The typical answer when someone describes the difference between batch processing and stream processing is that batch data is collected, stored for a period of time, and processed and put to use at regular intervals (e.g. payroll, bank statements) while streaming data is processed and put to use as close to the instant it is generated (think of alerts from sensor data).
While accurate, this answer fails to capture why the difference is important and why companies are moving decisively toward stream processing architectures.
We experience the world as a constant stream of events. We make decisions by comparing this stream of information to our experiences and memories. We perceive and react to threats or recognize and seize opportunities. And often reacting in a timely fashion is rewarding – we avoid the snake bite or grab the best seat at the movie theater. Stream processing more closely reflects this very human mode of experience.
Enterprises ingest as many streams of information as they can handle, look for patterns in the data that represent threats or opportunities as it flows past, and when said patterns emerge, they act. The cost of not acting could be a data breach or a lost revenue opportunity.

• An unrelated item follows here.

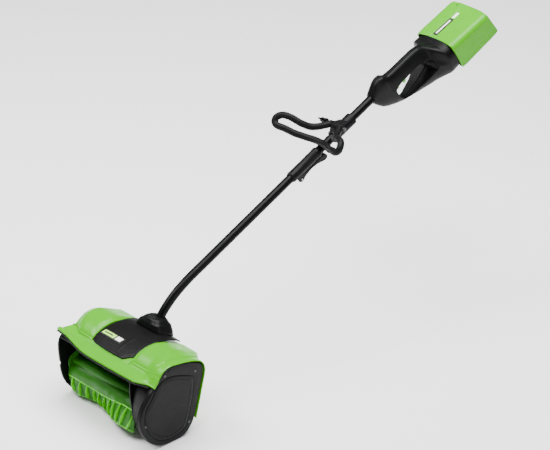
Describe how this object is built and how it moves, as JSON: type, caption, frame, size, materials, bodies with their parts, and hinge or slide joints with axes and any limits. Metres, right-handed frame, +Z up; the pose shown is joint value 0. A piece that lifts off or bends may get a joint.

Batch processing still works well when you need to process huge amounts of data and the results can be delivered at regular intervals. But if recent trends hold, more of these jobs will move to streaming because companies can't accept the hidden cost of batch any longer and remain competitive.
A great example is insider trading. The cost of detecting someone who is about to execute an insider trade is now much less than the cost of trying to unwind that trade later when batch processing picks it up. Even if the batch process runs every five minutes, that just means you'll find them sooner, not stop them. Ultimately stream vs. batch will show up in the balance sheet and the stock price.
The one potential argument against streaming is that it might not handle the amount of data as cost effectively as batch handles. However, with the advent of systems like Kafka, Flink, and their cloud analogues, such cases are getting rare.